» To do: Nothing outside the stretch should be returned: give exactly the lines from the line containing "return ring" through the line containing "obj.matrix_world = world", including both.

═════ Data block

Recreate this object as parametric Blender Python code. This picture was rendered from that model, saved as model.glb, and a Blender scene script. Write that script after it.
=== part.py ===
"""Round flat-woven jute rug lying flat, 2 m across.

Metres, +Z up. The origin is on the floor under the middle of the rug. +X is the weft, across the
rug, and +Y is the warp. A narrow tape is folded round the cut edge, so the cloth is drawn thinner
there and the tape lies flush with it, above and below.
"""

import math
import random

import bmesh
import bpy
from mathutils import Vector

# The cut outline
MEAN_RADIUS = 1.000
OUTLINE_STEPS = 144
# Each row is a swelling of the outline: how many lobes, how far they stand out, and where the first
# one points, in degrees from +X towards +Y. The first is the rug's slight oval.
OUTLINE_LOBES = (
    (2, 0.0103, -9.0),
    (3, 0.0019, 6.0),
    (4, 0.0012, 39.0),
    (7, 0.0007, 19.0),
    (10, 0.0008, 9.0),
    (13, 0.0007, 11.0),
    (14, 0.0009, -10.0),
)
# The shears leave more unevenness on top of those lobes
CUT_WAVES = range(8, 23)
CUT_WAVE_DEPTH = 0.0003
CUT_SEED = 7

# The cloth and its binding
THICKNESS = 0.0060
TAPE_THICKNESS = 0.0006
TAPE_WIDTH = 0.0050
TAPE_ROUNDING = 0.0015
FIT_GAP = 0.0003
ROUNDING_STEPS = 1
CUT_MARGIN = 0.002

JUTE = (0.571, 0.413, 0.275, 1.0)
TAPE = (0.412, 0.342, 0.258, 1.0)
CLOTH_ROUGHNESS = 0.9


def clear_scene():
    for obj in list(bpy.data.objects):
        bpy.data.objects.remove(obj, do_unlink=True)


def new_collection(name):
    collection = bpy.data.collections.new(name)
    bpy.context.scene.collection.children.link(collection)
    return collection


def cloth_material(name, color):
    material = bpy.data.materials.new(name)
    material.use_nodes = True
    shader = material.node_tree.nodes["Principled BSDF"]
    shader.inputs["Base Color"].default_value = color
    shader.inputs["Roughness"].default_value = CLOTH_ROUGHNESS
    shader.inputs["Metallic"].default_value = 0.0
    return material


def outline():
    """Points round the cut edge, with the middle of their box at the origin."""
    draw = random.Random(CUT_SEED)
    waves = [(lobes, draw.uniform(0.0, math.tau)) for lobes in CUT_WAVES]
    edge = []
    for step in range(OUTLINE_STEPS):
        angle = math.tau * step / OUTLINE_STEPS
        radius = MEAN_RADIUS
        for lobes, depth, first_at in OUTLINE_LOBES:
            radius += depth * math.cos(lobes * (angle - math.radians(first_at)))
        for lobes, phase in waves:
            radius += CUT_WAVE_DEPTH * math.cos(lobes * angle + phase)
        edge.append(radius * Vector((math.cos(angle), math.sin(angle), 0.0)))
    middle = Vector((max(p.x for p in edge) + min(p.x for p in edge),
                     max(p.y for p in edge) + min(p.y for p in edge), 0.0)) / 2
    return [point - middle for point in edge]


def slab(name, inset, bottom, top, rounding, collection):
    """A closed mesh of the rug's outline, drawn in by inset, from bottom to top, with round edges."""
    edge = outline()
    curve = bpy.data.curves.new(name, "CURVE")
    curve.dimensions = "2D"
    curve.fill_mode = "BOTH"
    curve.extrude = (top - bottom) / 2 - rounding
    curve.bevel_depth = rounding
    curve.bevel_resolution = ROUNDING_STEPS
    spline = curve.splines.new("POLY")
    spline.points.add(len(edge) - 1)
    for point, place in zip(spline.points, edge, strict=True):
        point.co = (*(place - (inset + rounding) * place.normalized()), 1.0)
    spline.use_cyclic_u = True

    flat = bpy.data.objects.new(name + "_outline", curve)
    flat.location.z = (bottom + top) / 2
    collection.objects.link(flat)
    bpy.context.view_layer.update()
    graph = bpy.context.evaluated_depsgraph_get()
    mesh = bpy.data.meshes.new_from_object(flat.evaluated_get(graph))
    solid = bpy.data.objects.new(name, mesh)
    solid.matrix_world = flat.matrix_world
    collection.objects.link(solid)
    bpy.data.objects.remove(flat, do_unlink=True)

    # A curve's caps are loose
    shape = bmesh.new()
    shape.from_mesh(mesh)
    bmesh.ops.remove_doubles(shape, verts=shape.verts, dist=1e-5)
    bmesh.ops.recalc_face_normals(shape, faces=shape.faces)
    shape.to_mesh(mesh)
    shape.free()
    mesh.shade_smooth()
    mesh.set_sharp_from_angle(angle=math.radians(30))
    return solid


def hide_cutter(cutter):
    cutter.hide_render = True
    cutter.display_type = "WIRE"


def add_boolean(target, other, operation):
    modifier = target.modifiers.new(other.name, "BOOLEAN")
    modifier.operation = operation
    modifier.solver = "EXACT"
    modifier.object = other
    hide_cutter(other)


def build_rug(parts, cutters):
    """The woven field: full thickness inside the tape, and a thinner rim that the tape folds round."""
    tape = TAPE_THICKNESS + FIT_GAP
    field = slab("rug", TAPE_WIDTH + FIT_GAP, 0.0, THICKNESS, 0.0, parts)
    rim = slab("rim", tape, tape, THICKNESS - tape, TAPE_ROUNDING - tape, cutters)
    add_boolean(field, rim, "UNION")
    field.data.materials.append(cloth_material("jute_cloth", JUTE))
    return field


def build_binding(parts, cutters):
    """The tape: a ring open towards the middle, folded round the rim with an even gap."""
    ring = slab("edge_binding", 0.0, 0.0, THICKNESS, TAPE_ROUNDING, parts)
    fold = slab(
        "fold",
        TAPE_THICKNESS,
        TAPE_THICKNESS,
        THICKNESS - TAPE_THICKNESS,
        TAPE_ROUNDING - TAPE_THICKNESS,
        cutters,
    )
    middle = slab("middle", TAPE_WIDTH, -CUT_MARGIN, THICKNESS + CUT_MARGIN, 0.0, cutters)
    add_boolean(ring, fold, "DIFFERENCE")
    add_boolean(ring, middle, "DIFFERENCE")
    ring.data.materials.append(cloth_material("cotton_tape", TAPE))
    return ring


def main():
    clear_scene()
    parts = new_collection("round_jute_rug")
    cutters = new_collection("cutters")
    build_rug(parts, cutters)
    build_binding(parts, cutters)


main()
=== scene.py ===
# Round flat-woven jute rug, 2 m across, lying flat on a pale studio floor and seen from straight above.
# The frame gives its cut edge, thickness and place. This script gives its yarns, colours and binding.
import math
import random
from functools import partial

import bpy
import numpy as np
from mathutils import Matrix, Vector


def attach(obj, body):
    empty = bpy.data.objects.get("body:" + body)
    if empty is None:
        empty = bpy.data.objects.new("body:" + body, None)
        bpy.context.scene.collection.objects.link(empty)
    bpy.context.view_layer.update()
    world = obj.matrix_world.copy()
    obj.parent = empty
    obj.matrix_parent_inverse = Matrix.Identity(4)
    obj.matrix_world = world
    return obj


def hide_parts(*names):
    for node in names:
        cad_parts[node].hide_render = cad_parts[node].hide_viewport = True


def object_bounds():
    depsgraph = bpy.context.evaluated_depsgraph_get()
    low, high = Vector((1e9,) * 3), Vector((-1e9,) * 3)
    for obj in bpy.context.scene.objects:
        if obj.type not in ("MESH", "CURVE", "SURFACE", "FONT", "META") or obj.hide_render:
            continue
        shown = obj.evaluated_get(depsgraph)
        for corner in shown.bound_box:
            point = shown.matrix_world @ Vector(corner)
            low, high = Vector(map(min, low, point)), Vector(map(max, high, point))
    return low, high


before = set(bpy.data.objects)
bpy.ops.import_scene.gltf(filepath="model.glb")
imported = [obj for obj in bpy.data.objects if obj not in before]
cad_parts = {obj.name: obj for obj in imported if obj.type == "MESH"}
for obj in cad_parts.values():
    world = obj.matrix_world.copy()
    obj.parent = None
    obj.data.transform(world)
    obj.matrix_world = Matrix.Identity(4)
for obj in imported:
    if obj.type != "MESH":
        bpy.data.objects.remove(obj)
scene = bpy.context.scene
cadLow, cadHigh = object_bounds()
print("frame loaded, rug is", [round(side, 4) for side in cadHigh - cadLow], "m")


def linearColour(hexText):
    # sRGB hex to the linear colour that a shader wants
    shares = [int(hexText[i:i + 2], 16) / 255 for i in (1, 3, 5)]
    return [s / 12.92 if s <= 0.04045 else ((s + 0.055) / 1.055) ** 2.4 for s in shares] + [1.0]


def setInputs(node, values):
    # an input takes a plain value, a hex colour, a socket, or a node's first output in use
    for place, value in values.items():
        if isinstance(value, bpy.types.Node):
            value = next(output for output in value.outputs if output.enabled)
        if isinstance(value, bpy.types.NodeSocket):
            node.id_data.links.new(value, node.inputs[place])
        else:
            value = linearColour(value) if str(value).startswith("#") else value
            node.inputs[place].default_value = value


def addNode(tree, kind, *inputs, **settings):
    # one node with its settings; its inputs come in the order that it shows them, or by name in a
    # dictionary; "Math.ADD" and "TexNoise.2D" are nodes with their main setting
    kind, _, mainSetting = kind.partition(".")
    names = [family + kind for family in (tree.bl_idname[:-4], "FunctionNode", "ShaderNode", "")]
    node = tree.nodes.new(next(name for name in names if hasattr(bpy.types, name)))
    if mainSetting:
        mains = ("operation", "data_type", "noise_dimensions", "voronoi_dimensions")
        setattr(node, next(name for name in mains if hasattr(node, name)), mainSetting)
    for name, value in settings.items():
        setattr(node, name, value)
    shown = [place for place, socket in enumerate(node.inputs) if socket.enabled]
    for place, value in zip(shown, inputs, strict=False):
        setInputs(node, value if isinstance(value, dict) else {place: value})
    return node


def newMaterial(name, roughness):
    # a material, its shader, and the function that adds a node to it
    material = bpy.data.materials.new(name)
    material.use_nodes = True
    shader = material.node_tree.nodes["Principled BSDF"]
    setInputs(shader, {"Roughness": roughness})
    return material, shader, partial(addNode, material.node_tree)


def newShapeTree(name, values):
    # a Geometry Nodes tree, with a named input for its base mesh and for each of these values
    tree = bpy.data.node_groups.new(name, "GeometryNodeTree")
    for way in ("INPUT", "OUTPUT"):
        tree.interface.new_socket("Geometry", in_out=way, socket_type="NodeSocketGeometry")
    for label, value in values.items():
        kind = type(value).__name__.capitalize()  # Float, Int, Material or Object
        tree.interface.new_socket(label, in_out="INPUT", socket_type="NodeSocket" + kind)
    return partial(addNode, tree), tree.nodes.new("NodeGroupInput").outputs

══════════

» Result for this exercise:
    return ring


def main():
    clear_scene()
    parts = new_collection("round_jute_rug")
    cutters = new_collection("cutters")
    build_rug(parts, cutters)
    build_binding(parts, cutters)


main()
=== scene.py ===
# Round flat-woven jute rug, 2 m across, lying flat on a pale studio floor and seen from straight above.
# The frame gives its cut edge, thickness and place. This script gives its yarns, colours and binding.
import math
import random
from functools import partial

import bpy
import numpy as np
from mathutils import Matrix, Vector


def attach(obj, body):
    empty = bpy.data.objects.get("body:" + body)
    if empty is None:
        empty = bpy.data.objects.new("body:" + body, None)
        bpy.context.scene.collection.objects.link(empty)
    bpy.context.view_layer.update()
    world = obj.matrix_world.copy()
    obj.parent = empty
    obj.matrix_parent_inverse = Matrix.Identity(4)
    obj.matrix_world = world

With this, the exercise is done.